Sejarahnya, pada masa penjajahan Belanda dulu, di hari pertama pengerjaan proyek pembuatan jalan pos Anyer-Panarukan, banyak budak pribumi baik laki-laki maupun perempuan yang bekerja hanya mengenakan semacam cawat. Sedangkan bagian atas tubuh, mulai dari pusar hingga ke leher, telanjang.
Mandor yang bertugas di tempat saat itu, Don Lopez comte de Paris -kaki tangan Daendels yang berkebangsaan Prancis- merasa risih melihat keadaan ini. Ahirnya, ia memotong-motong suatu kain putih dan memberikannya kepada salah satu budak perempuan. Sambil memberikan kain tersebut pada si budak, dia mengatakan,”Tutup bagian berharga itu”. Don Lopez berbicara dalam bahasa Prancis ketika mengatakan hal itu. Dalam bahasa Prancis, berharga adalah coutant.
Budak perempuan itu tidak mengerti mengapa ia diberi kain putih, karena perempuan bertelanjang dada adalah hal yang biasa pada masa itu.

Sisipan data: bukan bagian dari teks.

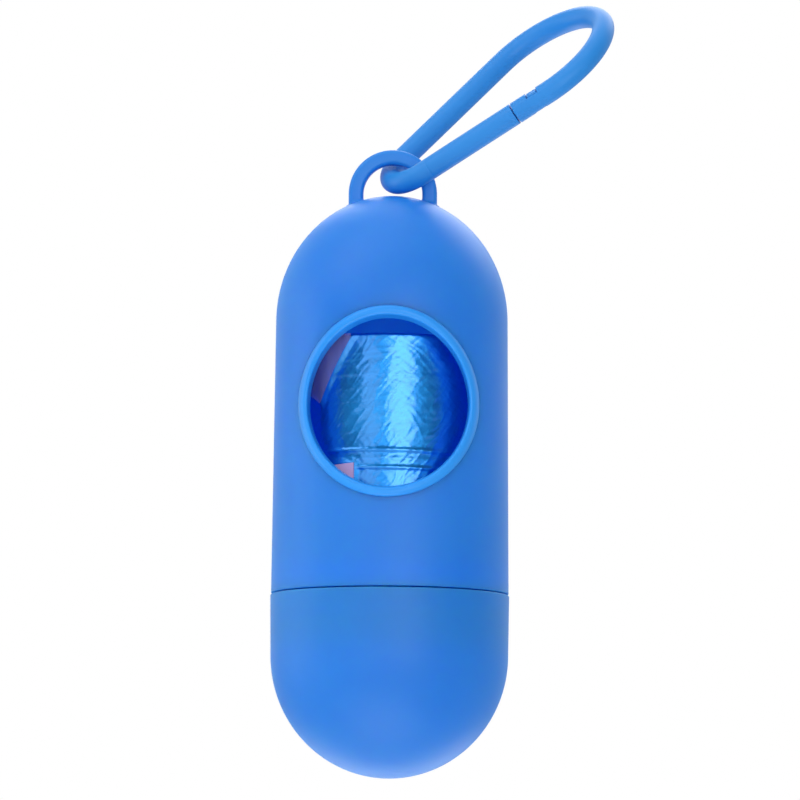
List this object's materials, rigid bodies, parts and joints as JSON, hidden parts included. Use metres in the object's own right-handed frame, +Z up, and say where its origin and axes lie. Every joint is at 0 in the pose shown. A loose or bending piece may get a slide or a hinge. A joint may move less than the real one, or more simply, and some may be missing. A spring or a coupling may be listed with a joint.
{
  "type": "dog poop bag dispenser",
  "caption": "Capsule-shaped bag dispenser with a round window, a screw-off domed cap, a roll of film bags inside and a plastic carabiner hanging in a moulded eye.",
  "frame": {"origin": "centre of the carabiner's wide end, the crook in which the object hangs", "axes": "+Z up along the capsule's axis, -Y out of the window, +X to the side that the carabiner leans to"},
  "size_m": [0.0531, 0.0376, 0.122],
  "materials": {
    "shell_plastic": "matt moulded plastic",
    "rim_plastic": "satin moulded plastic",
    "clip_plastic": "satin moulded plastic",
    "cardboard": "plain grey-brown cardboard",
    "bag_film": "shiny thin film",
    "clear_tape": "clear adhesive tape",
    "label_paper": "thin matt paper"
  },
  "bodies": {
    "carabiner": {"carabiner_frame": "clip_plastic"},
    "gate": {"carabiner_gate": "clip_plastic"},
    "shell": {"body_shell": "shell_plastic", "window_rim": "rim_plastic"},
    "core": {"roll_core": "cardboard"},
    "roll": {"bag_roll": "bag_film", "tail_tape": "clear_tape", "paper_label": "label_paper"},
    "cap": {"bottom_cap": "shell_plastic"}
  },
  "joints": [
    {"name": "gate_open", "type": "hinge", "parent": "carabiner", "child": "gate", "pos_m": [-0.01472, -0.00636, -0.01575], "axis": [-0.542, -0.4705, 0.6963], "range_deg": [0, 25], "stiffness_Nm_per_rad": 0.16},
    {"name": "swing", "type": "hinge", "parent": "carabiner", "child": "shell", "pos_m": [-0.0229, -0.0012, -0.01864], "axis": [0, 1, 0], "range_deg": [-10, 95]},
    {"name": "cap_travel", "type": "slide", "parent": "shell", "child": "core", "axis": [0, 0, -1], "range_m": [0, 0.0075]},
    {"name": "cap_turn", "type": "hinge", "parent": "core", "child": "cap", "pos_m": [-0.0229, -0.0012, -0.11188], "axis": [0, 0, -1], "range_deg": [0, 450]},
    {"name": "roll_spin", "type": "hinge", "parent": "core", "child": "roll", "pos_m": [-0.0229, -0.0012, -0.11188], "axis": [0, 0, 1], "continuous": true}
  ],
  "couplings": [
    {"joint": "cap_turn", "follows": "cap_travel", "rad_per_m": 1047.2}
  ]
}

Don Lopez yang merasa jengkel, lalu menunjuk-nunjuk payudara budak tersebut sambil terus-menerus mengatakan “Coutant! Coutant!“. Budak-budak pribumi yang melihat keadaan tersebut ahirnya mengerti bahwa kain putih itu dimaksudkan untuk menutup payudara wanita. Dan dalam pemahaman mereka, kain putih yang dipakai untuk menutup payudara itu namanya adalah coutant. Atau, dalam ejaan Indonesia, kutang.
Sejak saat itu, lahirlah entri baru dalam bahasa rakyat, yaitu “kutang” yang bermakna kain pembungkus payudara. Sungguh berbeda dengan kata aslinya dalam bahasa Prancis “coutant” yang bermakna berharga!